> AVAILABLE DATA:

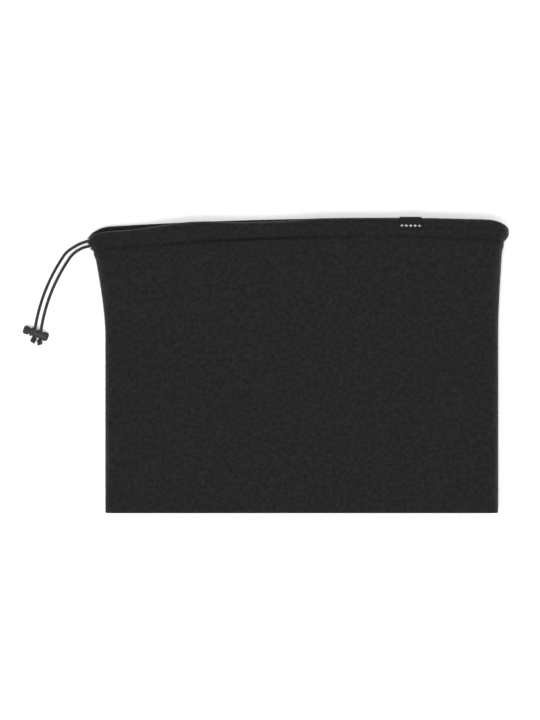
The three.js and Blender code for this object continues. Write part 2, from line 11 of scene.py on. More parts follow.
import bpy
import numpy as np
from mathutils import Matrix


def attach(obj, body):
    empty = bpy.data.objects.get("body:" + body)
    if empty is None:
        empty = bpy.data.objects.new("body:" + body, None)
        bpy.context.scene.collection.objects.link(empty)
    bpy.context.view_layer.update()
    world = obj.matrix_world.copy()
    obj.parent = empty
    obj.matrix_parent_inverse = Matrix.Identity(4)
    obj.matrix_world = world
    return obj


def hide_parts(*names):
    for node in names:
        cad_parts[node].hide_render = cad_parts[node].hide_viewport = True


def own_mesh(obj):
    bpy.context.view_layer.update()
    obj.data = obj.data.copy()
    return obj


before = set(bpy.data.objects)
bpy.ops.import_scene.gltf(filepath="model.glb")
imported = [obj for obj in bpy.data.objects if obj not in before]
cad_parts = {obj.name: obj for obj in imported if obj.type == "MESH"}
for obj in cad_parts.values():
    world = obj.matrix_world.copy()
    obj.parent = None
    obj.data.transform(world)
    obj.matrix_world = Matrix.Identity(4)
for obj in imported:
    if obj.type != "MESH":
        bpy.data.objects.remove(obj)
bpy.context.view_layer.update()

MM = 0.001
log = logging.getLogger("gaiter")


class Slot(Enum):
    """The record's material slots."""

    FLEECE = "black_fleece"
    THREAD = "black_thread"
    CORD = "elastic_cord"
    NYLON = "moulded_nylon"
    STEEL = "spring_steel"
    LABEL = "damask_label"
    RIBBON = "white_satin_ribbon"


class Body(Enum):
    """The bodies that pieces ride on."""

    GAITER = "gaiter"
    LOCK = "cord_lock"
    BUTTON = "lock_button"


# ---- Numbers and arrays ------------------------------------------------------------


def smooth(low: float, high: float, value: np.ndarray) -> np.ndarray:
    """Eases from 0 at low to 1 at high: 3 t squared less 2 t cubed.

    Args:
        low: where the step starts.
        high: where it ends.
        value: the places asked for.

    Returns:
        The eased share at each place.
    """
    t = np.clip((value - low) / (high - low), 0.0, 1.0)
    return t * t * (3.0 - 2.0 * t)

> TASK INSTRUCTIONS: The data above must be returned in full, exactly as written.

> CORRECT RESPONSE:
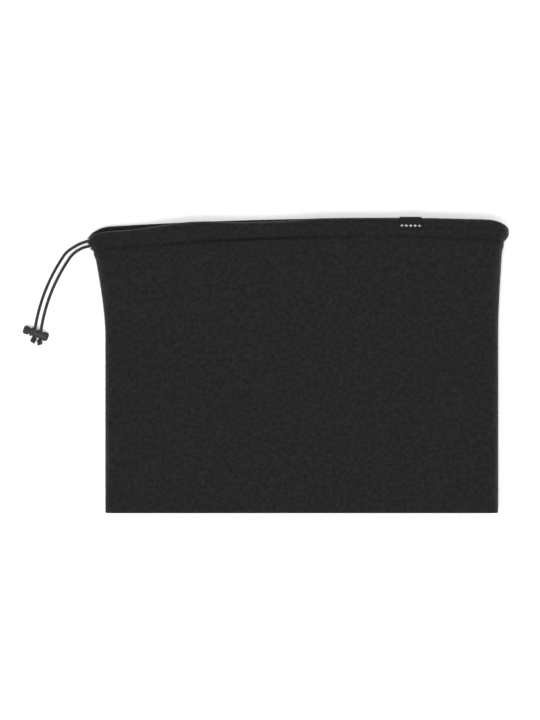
The three.js and Blender code for this object continues. Write part 2, from line 11 of scene.py on. More parts follow.
import bpy
import numpy as np
from mathutils import Matrix


def attach(obj, body):
    empty = bpy.data.objects.get("body:" + body)
    if empty is None:
        empty = bpy.data.objects.new("body:" + body, None)
        bpy.context.scene.collection.objects.link(empty)
    bpy.context.view_layer.update()
    world = obj.matrix_world.copy()
    obj.parent = empty
    obj.matrix_parent_inverse = Matrix.Identity(4)
    obj.matrix_world = world
    return obj


def hide_parts(*names):
    for node in names:
        cad_parts[node].hide_render = cad_parts[node].hide_viewport = True


def own_mesh(obj):
    bpy.context.view_layer.update()
    obj.data = obj.data.copy()
    return obj


before = set(bpy.data.objects)
bpy.ops.import_scene.gltf(filepath="model.glb")
imported = [obj for obj in bpy.data.objects if obj not in before]
cad_parts = {obj.name: obj for obj in imported if obj.type == "MESH"}
for obj in cad_parts.values():
    world = obj.matrix_world.copy()
    obj.parent = None
    obj.data.transform(world)
    obj.matrix_world = Matrix.Identity(4)
for obj in imported:
    if obj.type != "MESH":
        bpy.data.objects.remove(obj)
bpy.context.view_layer.update()

MM = 0.001
log = logging.getLogger("gaiter")


class Slot(Enum):
    """The record's material slots."""

    FLEECE = "black_fleece"
    THREAD = "black_thread"
    CORD = "elastic_cord"
    NYLON = "moulded_nylon"
    STEEL = "spring_steel"
    LABEL = "damask_label"
    RIBBON = "white_satin_ribbon"


class Body(Enum):
    """The bodies that pieces ride on."""

    GAITER = "gaiter"
    LOCK = "cord_lock"
    BUTTON = "lock_button"


# ---- Numbers and arrays ------------------------------------------------------------


def smooth(low: float, high: float, value: np.ndarray) -> np.ndarray:
    """Eases from 0 at low to 1 at high: 3 t squared less 2 t cubed.

    Args:
        low: where the step starts.
        high: where it ends.
        value: the places asked for.

    Returns:
        The eased share at each place.
    """
    t = np.clip((value - low) / (high - low), 0.0, 1.0)
    return t * t * (3.0 - 2.0 * t)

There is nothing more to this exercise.